Wind power has significant potential to complement solar energy in meeting India’s energy needs, especially in states with favourable wind conditions. For example, in states such as Uttar Pradesh, where coincident peak demand is higher during non-solar hours, wind energy can provide a valuable contribution. The higher capacity credit of wind during these non-solar periods offers a promising solution to balance demand when solar generation is unavailable, enhancing grid reliability and supporting energy security.
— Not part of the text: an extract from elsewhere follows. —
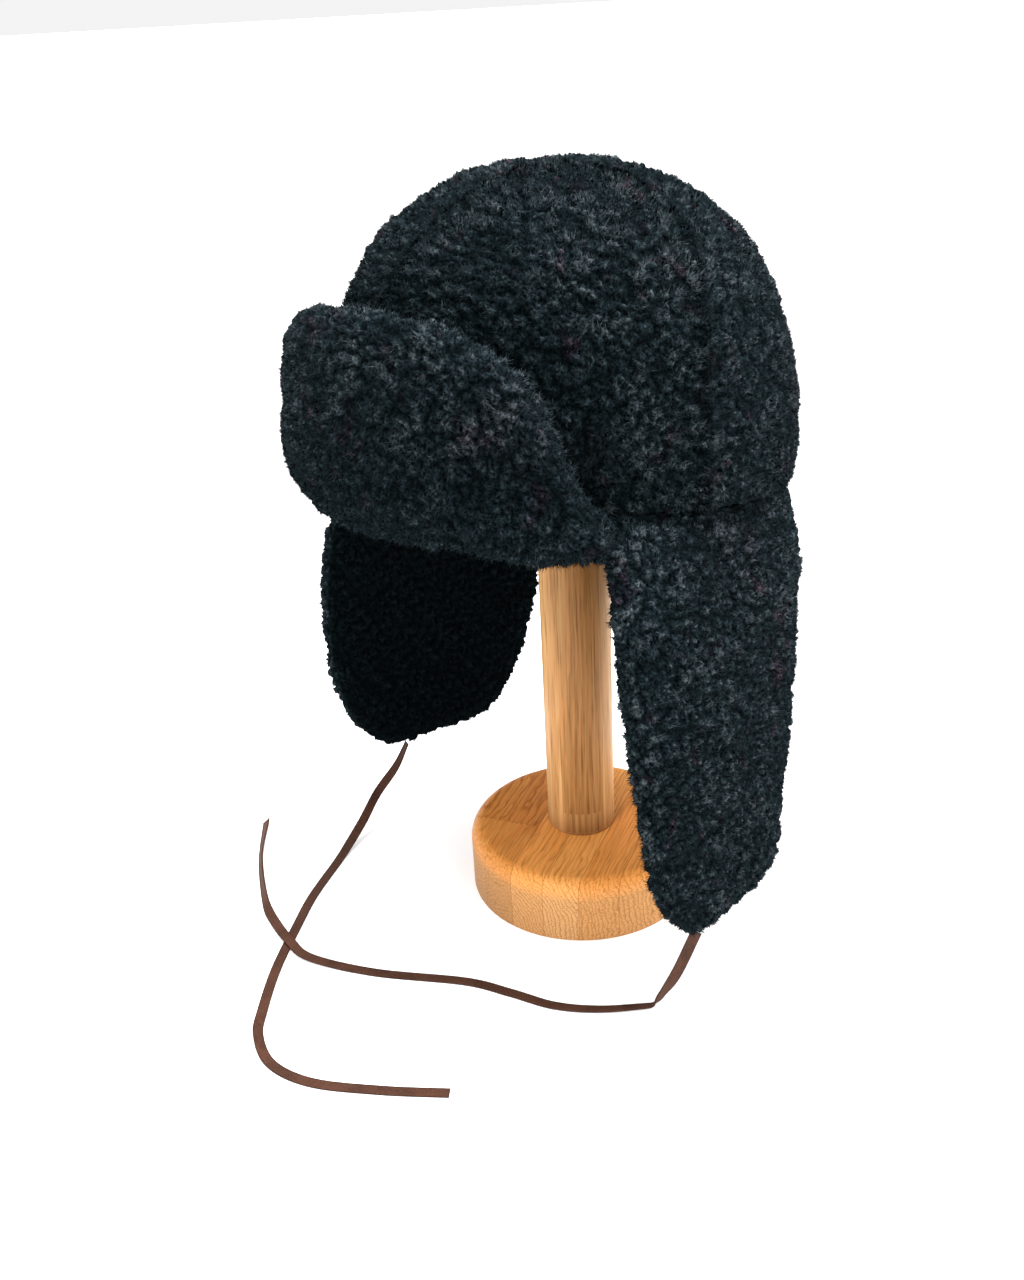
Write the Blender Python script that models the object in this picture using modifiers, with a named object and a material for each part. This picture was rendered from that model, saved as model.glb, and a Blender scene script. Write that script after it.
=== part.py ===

Flexible demand response entities and hybrid resources are increasingly vital for India’s grid flexibility, balancing peak loads and supporting renewable integration, and are often preferred over standalone solar and wind. Estimating their capacity credits is complex due to diverse technology combinations and geographic locations, but advancements in forecasting and performance criteria in recent tenders help address these challenges. As VRE integration grows, its capacity credit may decrease due to demand, weather and environmental variations. The key strategies to support VRE reliability include pairing with storage, demand shifting, making thermal plant operations flexible and establishing capacity markets.

Conclusion

Capacity credits will be crucial in resource adequacy planning, evaluating each power source’s reliability during peak demand to ensure grid stability. By accurately assessing capacity credit, policymakers can effectively integrate traditional and renewable sources, maintaining a reliable, sustainable power system and offering them a realistic, resilient framework as VRE integration expands.